What to produce ▸ Using the data below, return the stretch from the line that contains "Turn this picture" through the line that contains "import Sketcher", both included, exactly as it stands and nothing beyond it.

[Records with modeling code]
★ ★ ★ ★ ★

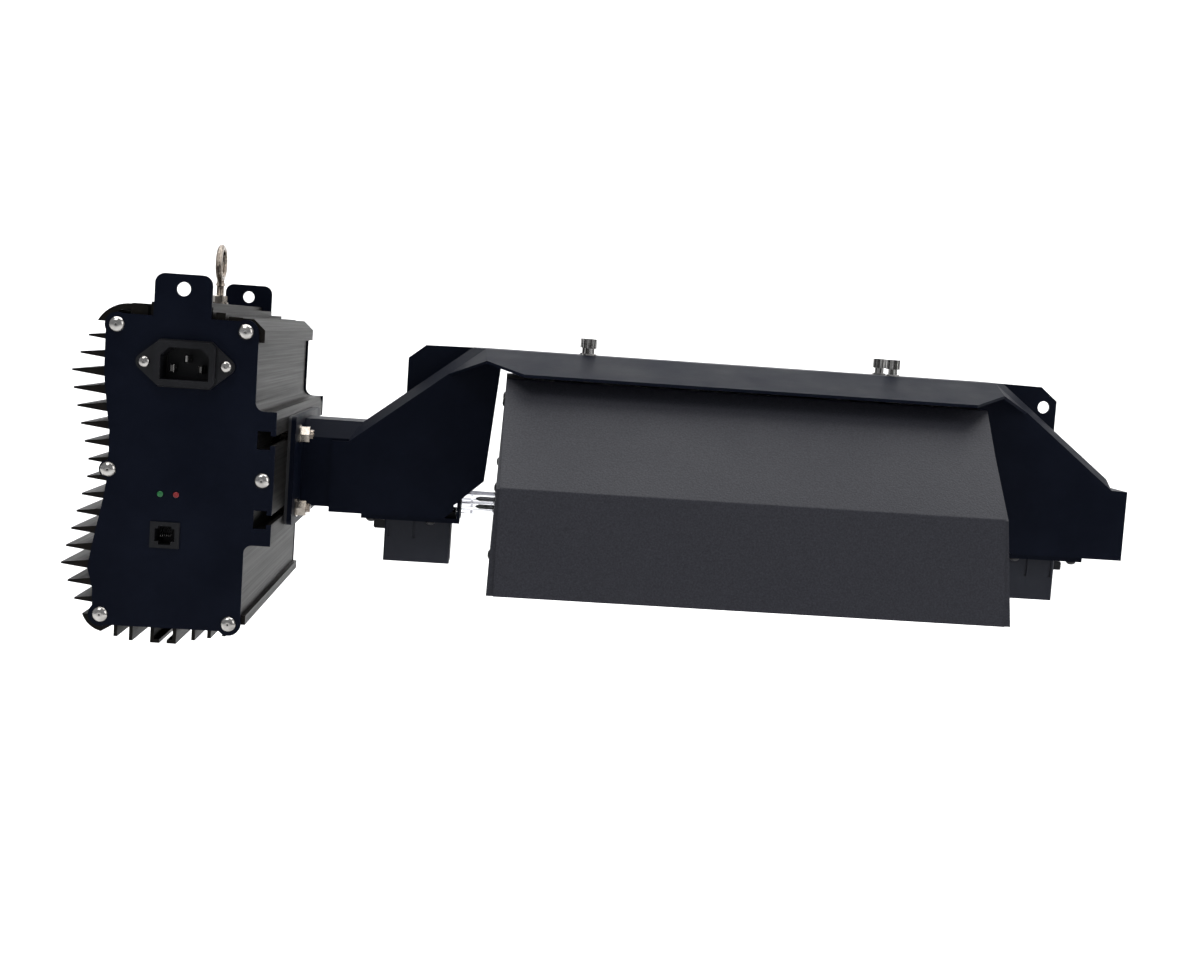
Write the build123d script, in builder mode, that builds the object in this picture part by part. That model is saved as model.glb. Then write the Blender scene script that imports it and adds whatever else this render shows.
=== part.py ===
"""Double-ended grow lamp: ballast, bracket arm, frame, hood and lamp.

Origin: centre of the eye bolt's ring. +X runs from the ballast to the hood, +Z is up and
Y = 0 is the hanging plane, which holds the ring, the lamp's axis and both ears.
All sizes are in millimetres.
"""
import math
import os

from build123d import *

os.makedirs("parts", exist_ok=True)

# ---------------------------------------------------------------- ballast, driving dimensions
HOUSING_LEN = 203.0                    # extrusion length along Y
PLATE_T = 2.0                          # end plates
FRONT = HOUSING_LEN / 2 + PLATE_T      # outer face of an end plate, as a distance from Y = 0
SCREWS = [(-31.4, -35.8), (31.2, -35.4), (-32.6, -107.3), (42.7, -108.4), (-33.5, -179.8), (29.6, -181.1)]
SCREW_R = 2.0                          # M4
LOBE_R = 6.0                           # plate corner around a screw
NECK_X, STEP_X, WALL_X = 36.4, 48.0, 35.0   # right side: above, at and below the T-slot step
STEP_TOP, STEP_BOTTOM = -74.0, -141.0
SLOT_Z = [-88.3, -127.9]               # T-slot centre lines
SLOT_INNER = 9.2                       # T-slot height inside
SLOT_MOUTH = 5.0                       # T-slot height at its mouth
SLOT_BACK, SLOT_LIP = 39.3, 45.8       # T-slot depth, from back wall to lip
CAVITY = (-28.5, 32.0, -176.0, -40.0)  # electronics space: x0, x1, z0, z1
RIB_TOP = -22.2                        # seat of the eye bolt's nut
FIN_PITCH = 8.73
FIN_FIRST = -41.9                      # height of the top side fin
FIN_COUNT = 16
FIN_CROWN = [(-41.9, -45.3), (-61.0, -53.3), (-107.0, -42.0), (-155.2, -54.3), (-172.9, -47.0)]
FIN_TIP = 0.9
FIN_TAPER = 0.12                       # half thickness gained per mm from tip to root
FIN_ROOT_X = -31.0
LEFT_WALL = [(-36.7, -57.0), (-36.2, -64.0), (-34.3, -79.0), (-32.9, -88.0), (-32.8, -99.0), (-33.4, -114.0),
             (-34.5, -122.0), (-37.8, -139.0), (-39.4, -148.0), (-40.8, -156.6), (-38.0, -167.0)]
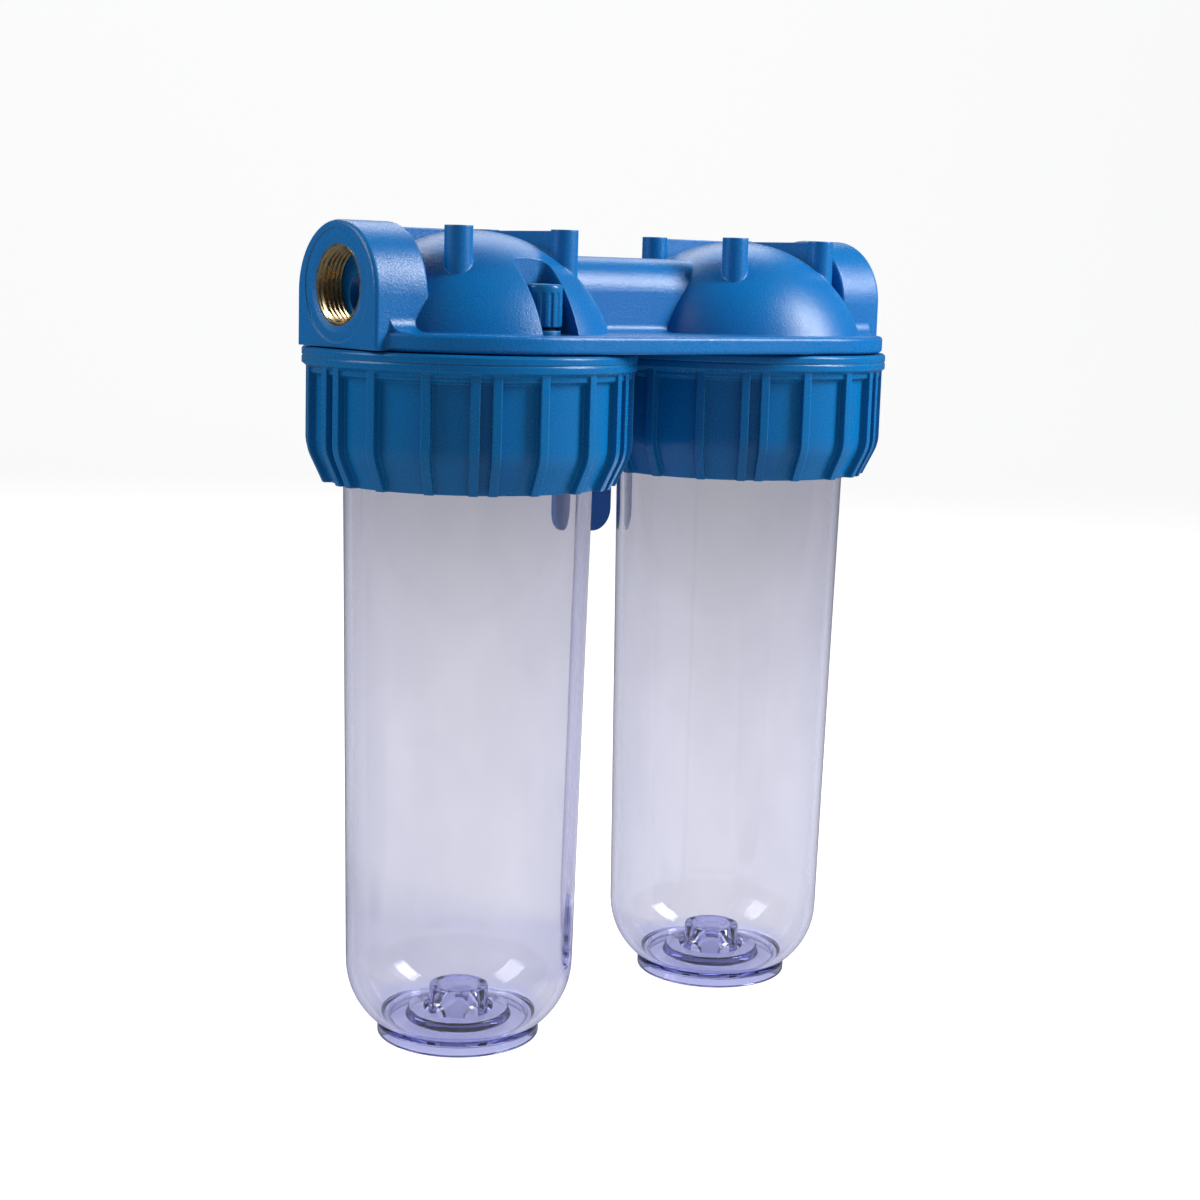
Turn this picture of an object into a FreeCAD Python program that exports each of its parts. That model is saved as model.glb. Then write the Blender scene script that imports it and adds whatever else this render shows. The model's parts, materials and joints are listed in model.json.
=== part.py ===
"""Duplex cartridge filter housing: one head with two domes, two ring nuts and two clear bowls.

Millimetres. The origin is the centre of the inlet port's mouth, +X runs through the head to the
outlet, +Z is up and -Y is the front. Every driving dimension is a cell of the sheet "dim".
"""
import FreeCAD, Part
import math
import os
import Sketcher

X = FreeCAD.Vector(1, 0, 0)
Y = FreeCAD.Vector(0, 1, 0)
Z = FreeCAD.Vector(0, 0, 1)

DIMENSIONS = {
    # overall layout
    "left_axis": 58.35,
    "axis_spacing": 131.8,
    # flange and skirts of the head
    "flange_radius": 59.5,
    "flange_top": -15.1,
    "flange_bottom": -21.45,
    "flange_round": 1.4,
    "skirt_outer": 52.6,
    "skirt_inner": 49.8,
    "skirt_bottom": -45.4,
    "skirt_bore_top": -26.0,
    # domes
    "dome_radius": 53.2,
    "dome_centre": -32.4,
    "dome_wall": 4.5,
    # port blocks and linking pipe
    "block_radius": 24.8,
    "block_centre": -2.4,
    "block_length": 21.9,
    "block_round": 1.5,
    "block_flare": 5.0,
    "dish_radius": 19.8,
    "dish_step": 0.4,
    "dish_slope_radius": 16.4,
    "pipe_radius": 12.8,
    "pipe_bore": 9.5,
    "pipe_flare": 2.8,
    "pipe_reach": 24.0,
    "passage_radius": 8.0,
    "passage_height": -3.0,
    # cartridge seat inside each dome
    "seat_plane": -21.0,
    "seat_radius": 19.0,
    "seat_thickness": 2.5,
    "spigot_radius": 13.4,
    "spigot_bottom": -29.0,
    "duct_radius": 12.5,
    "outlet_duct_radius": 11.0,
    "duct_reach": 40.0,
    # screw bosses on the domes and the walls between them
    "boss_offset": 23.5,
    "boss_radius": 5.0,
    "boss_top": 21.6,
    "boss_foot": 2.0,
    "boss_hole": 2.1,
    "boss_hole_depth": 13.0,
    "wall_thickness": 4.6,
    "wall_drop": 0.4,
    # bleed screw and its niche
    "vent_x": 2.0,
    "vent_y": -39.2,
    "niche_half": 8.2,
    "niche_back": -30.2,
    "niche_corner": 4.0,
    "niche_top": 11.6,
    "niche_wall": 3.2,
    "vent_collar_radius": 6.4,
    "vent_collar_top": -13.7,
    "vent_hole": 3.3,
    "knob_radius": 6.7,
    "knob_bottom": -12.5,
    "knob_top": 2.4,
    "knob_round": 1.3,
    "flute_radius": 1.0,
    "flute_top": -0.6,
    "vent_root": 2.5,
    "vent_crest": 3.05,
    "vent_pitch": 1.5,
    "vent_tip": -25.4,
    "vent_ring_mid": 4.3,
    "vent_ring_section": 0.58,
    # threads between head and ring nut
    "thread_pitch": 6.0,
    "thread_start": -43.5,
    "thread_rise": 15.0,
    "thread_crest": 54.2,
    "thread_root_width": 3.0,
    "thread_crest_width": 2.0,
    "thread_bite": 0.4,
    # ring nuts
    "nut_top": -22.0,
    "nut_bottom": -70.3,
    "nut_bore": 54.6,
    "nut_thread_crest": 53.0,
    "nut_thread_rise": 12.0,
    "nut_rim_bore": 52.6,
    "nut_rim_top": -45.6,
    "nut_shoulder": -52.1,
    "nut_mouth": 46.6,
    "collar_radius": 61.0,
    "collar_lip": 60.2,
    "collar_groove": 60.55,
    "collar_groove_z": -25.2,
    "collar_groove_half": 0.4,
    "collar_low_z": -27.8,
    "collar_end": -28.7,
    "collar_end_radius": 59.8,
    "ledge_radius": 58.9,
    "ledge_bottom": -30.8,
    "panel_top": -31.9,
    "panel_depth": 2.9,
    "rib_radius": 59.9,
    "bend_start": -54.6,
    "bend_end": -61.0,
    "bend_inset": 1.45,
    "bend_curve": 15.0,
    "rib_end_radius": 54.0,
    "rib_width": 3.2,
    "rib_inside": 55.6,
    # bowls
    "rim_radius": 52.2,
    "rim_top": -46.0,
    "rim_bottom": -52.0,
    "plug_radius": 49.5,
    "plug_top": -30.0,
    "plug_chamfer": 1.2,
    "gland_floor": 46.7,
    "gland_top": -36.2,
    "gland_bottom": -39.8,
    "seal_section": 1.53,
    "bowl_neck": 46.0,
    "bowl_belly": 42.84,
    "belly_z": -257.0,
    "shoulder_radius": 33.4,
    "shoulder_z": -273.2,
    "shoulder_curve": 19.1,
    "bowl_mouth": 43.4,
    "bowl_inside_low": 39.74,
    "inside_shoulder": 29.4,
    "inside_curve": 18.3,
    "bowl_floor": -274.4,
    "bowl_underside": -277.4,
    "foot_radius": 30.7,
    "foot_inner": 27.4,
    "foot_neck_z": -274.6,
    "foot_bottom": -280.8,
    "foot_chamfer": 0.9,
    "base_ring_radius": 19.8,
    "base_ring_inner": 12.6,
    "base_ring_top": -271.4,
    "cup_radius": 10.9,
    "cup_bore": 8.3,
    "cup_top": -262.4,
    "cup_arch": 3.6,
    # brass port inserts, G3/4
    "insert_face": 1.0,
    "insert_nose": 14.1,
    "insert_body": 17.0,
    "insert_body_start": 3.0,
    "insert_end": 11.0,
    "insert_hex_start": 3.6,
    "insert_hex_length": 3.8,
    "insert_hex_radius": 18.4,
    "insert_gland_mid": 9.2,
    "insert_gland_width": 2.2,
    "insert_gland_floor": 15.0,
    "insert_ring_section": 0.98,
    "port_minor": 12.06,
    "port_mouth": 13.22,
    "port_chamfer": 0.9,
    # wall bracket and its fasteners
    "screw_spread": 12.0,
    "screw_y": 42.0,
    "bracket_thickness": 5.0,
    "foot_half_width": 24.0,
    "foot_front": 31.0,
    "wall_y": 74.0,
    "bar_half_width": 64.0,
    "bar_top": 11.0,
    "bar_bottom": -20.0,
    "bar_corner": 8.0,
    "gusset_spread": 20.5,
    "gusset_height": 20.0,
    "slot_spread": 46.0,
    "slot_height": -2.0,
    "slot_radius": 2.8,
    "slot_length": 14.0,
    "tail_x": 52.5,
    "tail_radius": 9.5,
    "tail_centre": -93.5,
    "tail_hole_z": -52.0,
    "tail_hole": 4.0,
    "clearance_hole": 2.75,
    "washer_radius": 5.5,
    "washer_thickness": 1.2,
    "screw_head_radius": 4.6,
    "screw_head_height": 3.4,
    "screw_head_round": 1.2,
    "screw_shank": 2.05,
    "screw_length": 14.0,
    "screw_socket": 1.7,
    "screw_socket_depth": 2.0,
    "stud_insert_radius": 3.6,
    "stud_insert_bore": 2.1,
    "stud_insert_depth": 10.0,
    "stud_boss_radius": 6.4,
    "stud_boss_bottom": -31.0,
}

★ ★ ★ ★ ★

Solution to this exercise ▸
Turn this picture of an object into a FreeCAD Python program that exports each of its parts. That model is saved as model.glb. Then write the Blender scene script that imports it and adds whatever else this render shows. The model's parts, materials and joints are listed in model.json.
=== part.py ===
"""Duplex cartridge filter housing: one head with two domes, two ring nuts and two clear bowls.

Millimetres. The origin is the centre of the inlet port's mouth, +X runs through the head to the
outlet, +Z is up and -Y is the front. Every driving dimension is a cell of the sheet "dim".
"""
import FreeCAD, Part
import math
import os
import Sketcher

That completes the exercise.